── Dataset content ──

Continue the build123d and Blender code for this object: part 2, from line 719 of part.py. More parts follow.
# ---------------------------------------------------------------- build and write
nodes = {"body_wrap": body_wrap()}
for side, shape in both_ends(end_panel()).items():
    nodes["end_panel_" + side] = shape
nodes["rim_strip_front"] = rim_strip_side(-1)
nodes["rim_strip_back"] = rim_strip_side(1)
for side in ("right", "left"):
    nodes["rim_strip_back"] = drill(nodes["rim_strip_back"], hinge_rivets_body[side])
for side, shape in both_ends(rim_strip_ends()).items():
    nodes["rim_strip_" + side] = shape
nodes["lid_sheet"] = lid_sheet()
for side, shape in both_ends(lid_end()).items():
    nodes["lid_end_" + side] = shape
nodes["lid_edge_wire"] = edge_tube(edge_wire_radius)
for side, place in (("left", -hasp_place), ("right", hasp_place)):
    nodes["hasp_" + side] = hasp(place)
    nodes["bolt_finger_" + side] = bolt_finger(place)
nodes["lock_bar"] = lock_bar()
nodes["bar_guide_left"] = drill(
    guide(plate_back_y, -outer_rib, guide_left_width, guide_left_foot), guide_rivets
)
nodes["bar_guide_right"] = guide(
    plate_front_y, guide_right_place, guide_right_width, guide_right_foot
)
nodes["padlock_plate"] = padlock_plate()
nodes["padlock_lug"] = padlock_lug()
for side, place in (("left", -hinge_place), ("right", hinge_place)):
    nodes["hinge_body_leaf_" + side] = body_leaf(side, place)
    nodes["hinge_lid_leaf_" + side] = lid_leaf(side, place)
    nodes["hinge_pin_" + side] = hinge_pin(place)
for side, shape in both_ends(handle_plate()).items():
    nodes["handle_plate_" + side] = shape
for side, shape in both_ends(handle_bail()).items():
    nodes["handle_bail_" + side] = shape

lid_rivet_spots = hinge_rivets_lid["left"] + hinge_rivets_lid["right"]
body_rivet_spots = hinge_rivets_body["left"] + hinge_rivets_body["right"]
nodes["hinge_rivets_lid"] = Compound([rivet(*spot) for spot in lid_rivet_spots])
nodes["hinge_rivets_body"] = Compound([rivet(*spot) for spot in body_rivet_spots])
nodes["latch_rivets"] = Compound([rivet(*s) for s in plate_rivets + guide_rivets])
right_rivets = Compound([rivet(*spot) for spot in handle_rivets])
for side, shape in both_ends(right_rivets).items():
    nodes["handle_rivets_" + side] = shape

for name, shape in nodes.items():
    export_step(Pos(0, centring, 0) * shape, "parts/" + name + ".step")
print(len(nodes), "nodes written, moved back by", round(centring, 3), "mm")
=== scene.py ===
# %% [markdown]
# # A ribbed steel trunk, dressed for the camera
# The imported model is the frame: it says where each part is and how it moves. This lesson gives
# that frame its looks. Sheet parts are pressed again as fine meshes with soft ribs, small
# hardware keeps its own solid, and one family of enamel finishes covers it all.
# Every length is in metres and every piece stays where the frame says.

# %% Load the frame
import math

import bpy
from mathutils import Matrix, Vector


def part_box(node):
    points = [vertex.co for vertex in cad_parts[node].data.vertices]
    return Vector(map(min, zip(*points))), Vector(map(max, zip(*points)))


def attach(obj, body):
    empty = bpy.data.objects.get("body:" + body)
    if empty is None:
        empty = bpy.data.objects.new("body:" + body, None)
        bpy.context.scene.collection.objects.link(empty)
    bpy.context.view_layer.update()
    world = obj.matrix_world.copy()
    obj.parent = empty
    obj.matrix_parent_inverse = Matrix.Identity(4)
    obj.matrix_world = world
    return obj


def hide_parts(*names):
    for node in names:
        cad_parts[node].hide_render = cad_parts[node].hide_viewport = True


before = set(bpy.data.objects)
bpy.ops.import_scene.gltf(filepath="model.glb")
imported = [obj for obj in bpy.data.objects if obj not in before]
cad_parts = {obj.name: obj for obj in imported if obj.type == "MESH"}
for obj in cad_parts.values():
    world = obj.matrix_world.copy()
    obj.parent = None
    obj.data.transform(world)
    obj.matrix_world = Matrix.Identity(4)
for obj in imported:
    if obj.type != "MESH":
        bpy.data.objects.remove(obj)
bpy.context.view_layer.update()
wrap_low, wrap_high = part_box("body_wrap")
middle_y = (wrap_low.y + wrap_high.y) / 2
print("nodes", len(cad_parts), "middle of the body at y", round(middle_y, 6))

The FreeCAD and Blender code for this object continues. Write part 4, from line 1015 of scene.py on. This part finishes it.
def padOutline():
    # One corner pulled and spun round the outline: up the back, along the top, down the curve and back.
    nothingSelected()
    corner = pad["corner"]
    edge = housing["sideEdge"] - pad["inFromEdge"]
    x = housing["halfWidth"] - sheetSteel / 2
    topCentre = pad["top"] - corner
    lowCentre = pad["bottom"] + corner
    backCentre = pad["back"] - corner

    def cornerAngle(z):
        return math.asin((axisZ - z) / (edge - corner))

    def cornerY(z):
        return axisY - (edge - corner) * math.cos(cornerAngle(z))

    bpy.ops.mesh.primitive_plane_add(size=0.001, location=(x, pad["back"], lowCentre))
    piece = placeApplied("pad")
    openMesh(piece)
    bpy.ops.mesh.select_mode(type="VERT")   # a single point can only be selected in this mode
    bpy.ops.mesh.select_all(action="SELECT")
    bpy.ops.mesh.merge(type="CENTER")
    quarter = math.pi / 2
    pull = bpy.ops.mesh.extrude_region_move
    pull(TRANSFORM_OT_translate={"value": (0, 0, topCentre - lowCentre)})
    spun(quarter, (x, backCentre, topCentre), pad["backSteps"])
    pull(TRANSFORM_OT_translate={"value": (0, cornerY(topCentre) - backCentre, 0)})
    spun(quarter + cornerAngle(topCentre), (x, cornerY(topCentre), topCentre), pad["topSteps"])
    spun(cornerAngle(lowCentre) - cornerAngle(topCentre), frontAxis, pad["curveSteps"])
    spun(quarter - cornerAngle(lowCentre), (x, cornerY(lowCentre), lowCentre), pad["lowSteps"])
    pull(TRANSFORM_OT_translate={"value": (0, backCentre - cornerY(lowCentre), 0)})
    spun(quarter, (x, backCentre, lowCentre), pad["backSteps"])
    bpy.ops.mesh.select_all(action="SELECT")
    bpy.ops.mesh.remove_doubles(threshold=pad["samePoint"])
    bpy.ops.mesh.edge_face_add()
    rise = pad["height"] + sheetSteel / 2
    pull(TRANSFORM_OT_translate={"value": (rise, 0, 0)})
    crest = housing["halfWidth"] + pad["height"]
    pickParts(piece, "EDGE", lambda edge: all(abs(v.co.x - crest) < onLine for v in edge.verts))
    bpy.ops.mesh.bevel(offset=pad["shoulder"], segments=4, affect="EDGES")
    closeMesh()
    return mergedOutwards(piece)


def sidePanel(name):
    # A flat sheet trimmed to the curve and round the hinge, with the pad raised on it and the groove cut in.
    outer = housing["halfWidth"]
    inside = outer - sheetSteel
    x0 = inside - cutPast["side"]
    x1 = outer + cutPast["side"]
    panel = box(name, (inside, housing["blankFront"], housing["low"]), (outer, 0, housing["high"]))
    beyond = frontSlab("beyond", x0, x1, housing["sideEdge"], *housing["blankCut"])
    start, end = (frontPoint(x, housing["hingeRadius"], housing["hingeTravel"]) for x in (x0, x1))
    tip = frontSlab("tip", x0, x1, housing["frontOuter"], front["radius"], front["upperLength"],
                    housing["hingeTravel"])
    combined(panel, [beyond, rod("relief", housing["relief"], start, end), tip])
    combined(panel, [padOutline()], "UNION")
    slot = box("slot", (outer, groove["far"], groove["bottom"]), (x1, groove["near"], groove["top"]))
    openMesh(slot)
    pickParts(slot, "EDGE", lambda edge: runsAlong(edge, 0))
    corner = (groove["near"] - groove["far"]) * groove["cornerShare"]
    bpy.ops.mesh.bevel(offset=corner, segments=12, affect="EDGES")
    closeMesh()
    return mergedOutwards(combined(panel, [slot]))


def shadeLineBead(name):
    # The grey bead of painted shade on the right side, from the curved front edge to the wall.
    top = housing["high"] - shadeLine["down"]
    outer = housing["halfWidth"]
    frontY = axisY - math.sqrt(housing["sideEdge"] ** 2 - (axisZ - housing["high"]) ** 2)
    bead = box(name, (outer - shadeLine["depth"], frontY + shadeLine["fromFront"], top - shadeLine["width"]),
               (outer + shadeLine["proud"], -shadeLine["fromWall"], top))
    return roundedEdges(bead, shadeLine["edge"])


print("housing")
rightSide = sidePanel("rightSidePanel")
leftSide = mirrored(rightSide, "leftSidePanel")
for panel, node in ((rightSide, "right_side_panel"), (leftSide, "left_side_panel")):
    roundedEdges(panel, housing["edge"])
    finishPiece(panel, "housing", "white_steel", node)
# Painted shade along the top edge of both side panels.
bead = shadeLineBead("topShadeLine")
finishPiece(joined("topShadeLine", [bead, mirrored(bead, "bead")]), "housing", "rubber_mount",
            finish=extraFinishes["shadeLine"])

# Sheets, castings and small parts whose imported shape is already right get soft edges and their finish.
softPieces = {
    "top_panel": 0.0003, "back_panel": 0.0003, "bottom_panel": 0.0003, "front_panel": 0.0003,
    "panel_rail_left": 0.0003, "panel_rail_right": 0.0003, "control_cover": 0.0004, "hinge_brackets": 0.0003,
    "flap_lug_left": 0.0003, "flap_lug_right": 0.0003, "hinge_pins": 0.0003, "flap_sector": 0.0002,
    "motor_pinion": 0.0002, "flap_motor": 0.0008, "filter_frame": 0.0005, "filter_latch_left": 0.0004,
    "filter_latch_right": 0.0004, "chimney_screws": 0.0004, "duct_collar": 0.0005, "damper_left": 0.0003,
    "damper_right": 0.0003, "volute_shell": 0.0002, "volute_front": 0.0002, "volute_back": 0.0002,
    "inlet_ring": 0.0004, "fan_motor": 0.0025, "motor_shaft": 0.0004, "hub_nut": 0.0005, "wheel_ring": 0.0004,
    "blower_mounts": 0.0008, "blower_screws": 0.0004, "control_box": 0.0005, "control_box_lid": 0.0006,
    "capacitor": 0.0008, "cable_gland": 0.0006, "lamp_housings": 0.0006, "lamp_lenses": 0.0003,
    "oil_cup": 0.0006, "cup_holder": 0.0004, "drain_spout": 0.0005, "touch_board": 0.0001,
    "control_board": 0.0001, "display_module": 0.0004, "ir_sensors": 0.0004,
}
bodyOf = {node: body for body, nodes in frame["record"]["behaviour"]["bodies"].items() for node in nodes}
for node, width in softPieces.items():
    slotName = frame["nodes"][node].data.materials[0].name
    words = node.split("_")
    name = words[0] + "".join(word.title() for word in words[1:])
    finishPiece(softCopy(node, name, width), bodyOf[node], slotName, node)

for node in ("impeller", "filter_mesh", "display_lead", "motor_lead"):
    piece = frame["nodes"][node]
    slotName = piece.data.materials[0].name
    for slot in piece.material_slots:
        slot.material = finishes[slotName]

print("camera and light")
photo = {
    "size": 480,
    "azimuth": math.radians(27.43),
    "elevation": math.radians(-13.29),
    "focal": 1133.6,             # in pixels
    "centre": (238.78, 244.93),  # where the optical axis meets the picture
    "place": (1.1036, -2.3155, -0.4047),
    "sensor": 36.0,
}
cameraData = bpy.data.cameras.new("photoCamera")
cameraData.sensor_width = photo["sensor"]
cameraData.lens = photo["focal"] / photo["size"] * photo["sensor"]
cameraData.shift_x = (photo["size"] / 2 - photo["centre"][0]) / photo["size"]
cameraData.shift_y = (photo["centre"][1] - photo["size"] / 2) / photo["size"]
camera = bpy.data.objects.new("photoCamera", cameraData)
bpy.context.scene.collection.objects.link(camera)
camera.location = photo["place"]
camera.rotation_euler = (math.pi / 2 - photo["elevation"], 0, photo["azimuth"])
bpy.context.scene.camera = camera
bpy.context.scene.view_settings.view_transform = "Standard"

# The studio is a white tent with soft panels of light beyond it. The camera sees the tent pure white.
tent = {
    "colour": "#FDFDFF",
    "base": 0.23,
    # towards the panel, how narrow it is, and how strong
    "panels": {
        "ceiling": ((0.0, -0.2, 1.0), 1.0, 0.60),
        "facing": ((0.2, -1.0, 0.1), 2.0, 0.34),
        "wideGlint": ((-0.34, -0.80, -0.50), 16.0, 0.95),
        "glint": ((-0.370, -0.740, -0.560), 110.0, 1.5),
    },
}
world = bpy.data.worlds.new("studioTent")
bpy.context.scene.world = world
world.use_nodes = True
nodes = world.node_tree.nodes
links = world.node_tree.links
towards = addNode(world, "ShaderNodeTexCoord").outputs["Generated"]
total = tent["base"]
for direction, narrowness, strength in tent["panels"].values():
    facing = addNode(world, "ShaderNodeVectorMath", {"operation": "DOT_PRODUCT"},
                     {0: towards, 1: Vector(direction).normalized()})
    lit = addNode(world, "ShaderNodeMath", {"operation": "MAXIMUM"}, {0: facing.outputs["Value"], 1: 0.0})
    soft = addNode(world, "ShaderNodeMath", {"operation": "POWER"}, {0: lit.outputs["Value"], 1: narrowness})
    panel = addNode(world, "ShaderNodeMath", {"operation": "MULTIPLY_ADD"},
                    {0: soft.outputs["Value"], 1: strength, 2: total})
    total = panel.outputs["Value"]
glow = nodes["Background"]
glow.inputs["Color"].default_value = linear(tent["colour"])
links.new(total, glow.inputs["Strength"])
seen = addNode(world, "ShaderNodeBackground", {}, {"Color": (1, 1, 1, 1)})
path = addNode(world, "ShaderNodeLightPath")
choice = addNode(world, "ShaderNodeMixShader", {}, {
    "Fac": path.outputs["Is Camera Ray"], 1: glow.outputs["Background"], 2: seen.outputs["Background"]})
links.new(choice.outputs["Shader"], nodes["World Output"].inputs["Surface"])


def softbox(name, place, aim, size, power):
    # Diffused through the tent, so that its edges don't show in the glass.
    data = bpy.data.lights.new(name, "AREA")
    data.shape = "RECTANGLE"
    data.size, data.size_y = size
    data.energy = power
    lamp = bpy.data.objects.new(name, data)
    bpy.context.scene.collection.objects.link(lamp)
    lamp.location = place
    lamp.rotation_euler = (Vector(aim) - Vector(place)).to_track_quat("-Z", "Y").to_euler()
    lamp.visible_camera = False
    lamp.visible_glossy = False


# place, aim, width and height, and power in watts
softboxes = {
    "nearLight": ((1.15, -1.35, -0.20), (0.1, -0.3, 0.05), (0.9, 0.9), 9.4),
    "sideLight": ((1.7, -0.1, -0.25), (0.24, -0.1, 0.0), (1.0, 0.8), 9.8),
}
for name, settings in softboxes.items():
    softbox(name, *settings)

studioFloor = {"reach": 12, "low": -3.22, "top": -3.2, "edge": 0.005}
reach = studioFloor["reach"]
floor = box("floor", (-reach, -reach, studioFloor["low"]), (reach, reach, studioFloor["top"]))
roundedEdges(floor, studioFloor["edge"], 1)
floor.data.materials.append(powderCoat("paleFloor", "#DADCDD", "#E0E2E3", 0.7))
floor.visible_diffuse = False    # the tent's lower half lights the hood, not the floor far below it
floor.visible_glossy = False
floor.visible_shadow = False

───

Using the entries above, give again exactly the lines from the line holding "for name, shape" through the line holding "if empty is". Include both end lines and nothing else.

● Answer to the task
for name, shape in nodes.items():
    export_step(Pos(0, centring, 0) * shape, "parts/" + name + ".step")
print(len(nodes), "nodes written, moved back by", round(centring, 3), "mm")
=== scene.py ===
# %% [markdown]
# # A ribbed steel trunk, dressed for the camera
# The imported model is the frame: it says where each part is and how it moves. This lesson gives
# that frame its looks. Sheet parts are pressed again as fine meshes with soft ribs, small
# hardware keeps its own solid, and one family of enamel finishes covers it all.
# Every length is in metres and every piece stays where the frame says.

# %% Load the frame
import math

import bpy
from mathutils import Matrix, Vector


def part_box(node):
    points = [vertex.co for vertex in cad_parts[node].data.vertices]
    return Vector(map(min, zip(*points))), Vector(map(max, zip(*points)))


def attach(obj, body):
    empty = bpy.data.objects.get("body:" + body)
    if empty is None:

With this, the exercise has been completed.